Take Amazon’s ‘fulfilment
centres’, for example. These are the enormous warehouses of goods, not only
staffed by low paid workers, but also full of amazing technology and robotics
to optimise selection, packaging and delivery, together with algorithms to
minimise the paths taken. One would expect that the costs of running these would
increase as the sales business expands. But, at the same time, these costs
should not rise as quickly as sales, since economies of scale would kick in.
Nevertheless, Amazon’s accounts show that the costs of these fulfilment centres
have risen faster than Amazon’s net sales. In 2009, fulfilment centre
costs were $2bn, which was 8.4% of net sales that year. The proportion had
risen to 14.2% by 2017, when such costs were $25bn, and it was higher still in
2018.
It would be difficult for a new
entrant into this market to outcompete the Amazon machine. Yet the rising ratio
of costs to net sales revenues raises questions about how productive these
centres really are. Is their efficiency exaggerated in the minds of those who
only see the robots, the disciplined workforce and the smooth running system,
and who ignore what all this costs?
Where some of it happens ...
One reason for the increase in
costs compared to sales revenues is due to Amazon opening lots of extra
fulfilment centres worldwide – see the information on these centres here. This will incur costs before they are fully
operational and generating extra sales.

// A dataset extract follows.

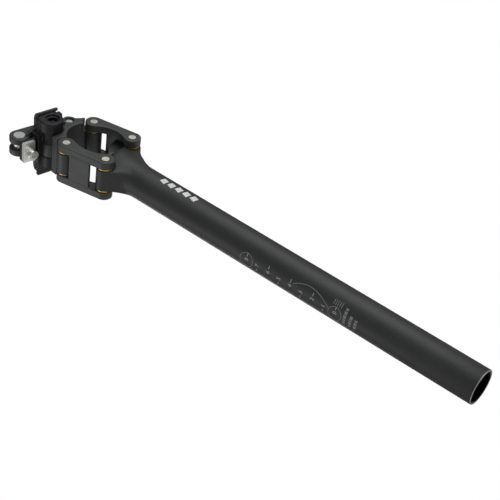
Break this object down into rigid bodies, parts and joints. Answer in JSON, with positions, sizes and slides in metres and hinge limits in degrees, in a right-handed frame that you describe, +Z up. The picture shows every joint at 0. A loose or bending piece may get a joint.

Another reason lies in the distinction
that must be made between a physical, productive efficiency and the value of
the goods delivered. Unfortunately, Amazon provides only sporadic details on
this topic, as on others, so a view cannot be properly verified from data in
their accounts. Nevertheless, the information available suggests both that the
volume of throughput at fulfilment centres – the number of items, parcels, etc,
per day – has risen sharply, and that the cost per item or parcel has fallen
steadily. So, physical productivity has increased, as one would have expected.
That has not been translated
into higher net sales revenues when measured against the costs of these
centres, not only because of the rapid expansion in the number of these
centres, but also because Amazon has reduced the average prices of the goods to
its customers. This might seem a strange thing for a capitalist company to do,
but it is an explicit part of Amazon’s strategy of building volume and
increasing its share of the market.
An example to support the view
that average prices have fallen is that in 2017 the value of consolidated net
sales rose by just over 30%, to $178bn. In the same year, shipping costs rose
by 34% in 2017. The volume of deliveries likely rose by even more than 34%,
given that Amazon continues to pressure delivery companies to cut their fees.
Amazon passes on the costs
This price cutting strategy is a
risk for Amazon’s profits, but that risk is reduced if it can pass on the
pressure to its suppliers! This is something it has been very effective at
doing.
Amazon's Costs as a Percentage of Net Sales
Most of the expenses that can be
measured against net sales – such as the investment in technology, fixed assets
or administration – have been rising, just like those for the fulfilment
centres. One item has not: the cost of sales. This number is principally made
up from what Amazon pays the suppliers of the consumer goods it sells and is
the largest expense item. The cost of sales was $112bn in 2017, 63% of the
total value of consolidated net sales of $178bn. That percentage has fallen
steadily from nearly 78% in 2010, dropping to just 58% in the third quarter of
2018.
This rapid fall in the cost of
sales relative to total sales has kept Amazon’s e-commerce show on the road.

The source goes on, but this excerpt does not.